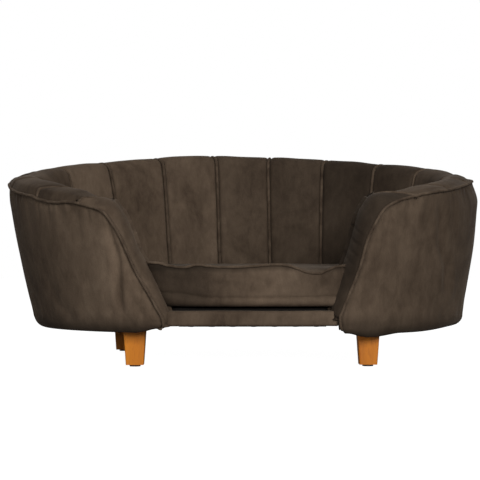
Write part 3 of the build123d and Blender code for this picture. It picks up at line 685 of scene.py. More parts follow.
def liningProfile(side, length):
    # offsets and heights from the outer seam over the roll and down to the deck
    top = rimTop(length)
    edgeZ, edgeOut = edgeAt(side, length)
    end = smooth(channelPad["endFrom"] * wall["pitch"], channelPad["endTo"] * wall["pitch"], length)
    low = mix(wall["innerLow"], wall["innerEnd"], end)
    startOut = edgeOut - channelPad["overIn"]
    over = [(startOut, edgeZ)]
    for share in channelPad["overShares"]:
        fall = (top - edgeZ) * share
        cut = max(1 - fall / wall["rollRadius"], 0) ** 3
        over.append((startOut * (1 - cut) ** (1 / 3), top - fall))
    return (
        *over, *((out, top - fall) for out, fall in channelPad["roll"]),
        (mix(-0.0285, low, 0.30), mix(top - 0.024, wall["innerBend"], 0.30)),
        (mix(-0.0280, low, 0.66), mix(top - 0.024, wall["innerBend"], 0.64)),
        (low, wall["innerBend"] - 0.004), (low - 0.0012, channelPad["kneeZ"]), (low, wall["padFoot"]))


def padGroove(share, width):
    # depth below the crown, 1 at the seam and 0 in the middle, with a steep pillow edge
    distance = min(share, 1 - share) * width - channelPad["gap"]
    reach = min(max(distance, 0) / channelPad["edge"], 1)
    return 1 - math.sqrt(max(1 - (1 - reach) ** 2, 0))


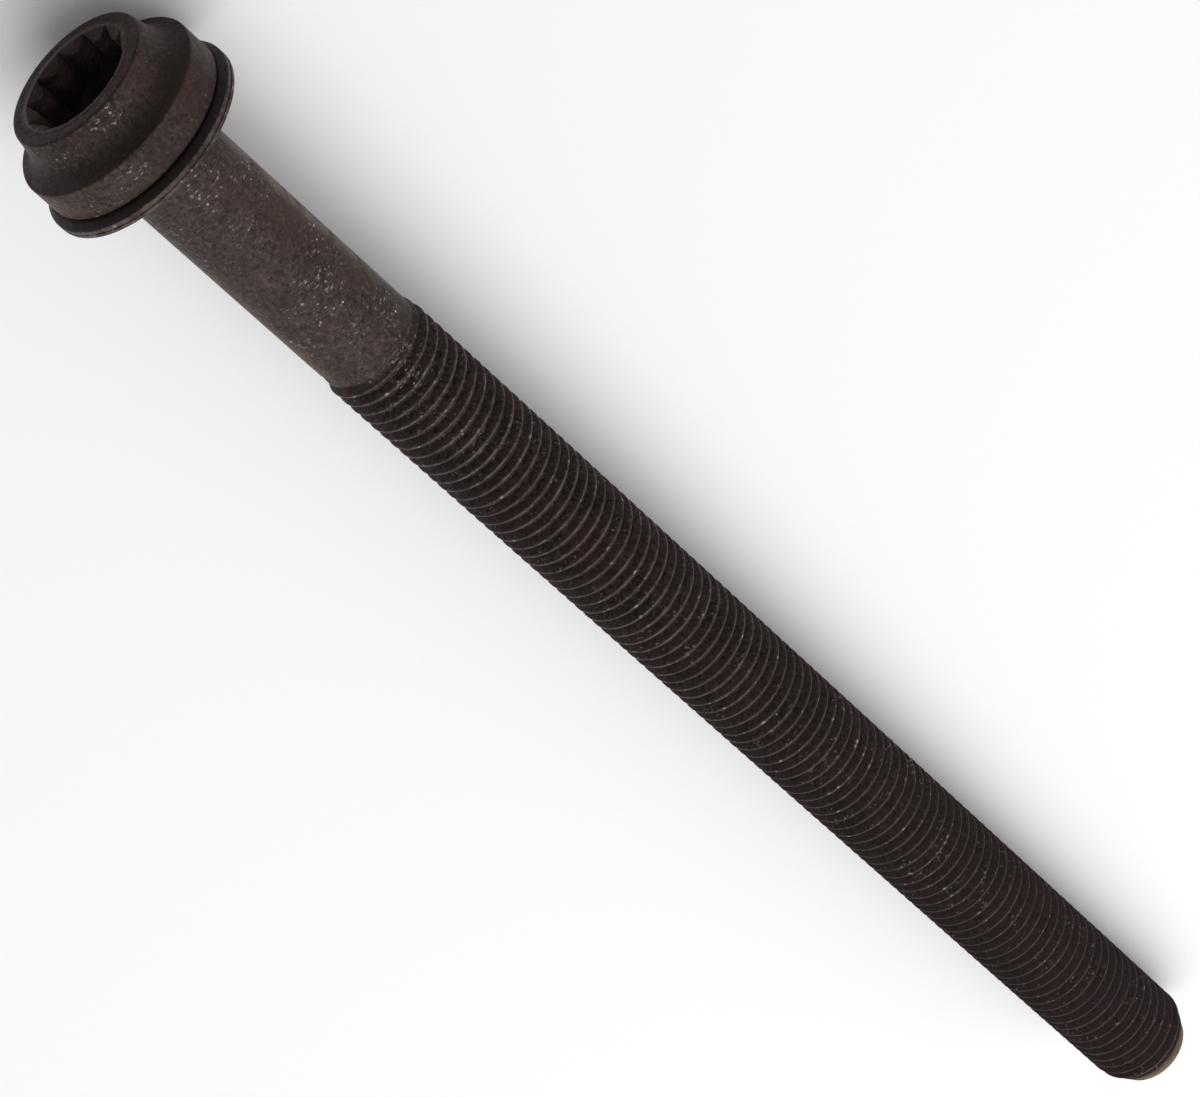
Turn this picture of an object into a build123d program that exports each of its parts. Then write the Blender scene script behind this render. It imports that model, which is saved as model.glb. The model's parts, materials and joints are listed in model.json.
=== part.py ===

__Exercise aim__:
Reproduce exactly the line that holds "Turn this picture", then every line after it, ending with the final line of the records above.

__Result of this task__:
Turn this picture of an object into a build123d program that exports each of its parts. Then write the Blender scene script behind this render. It imports that model, which is saved as model.glb. The model's parts, materials and joints are listed in model.json.
=== part.py ===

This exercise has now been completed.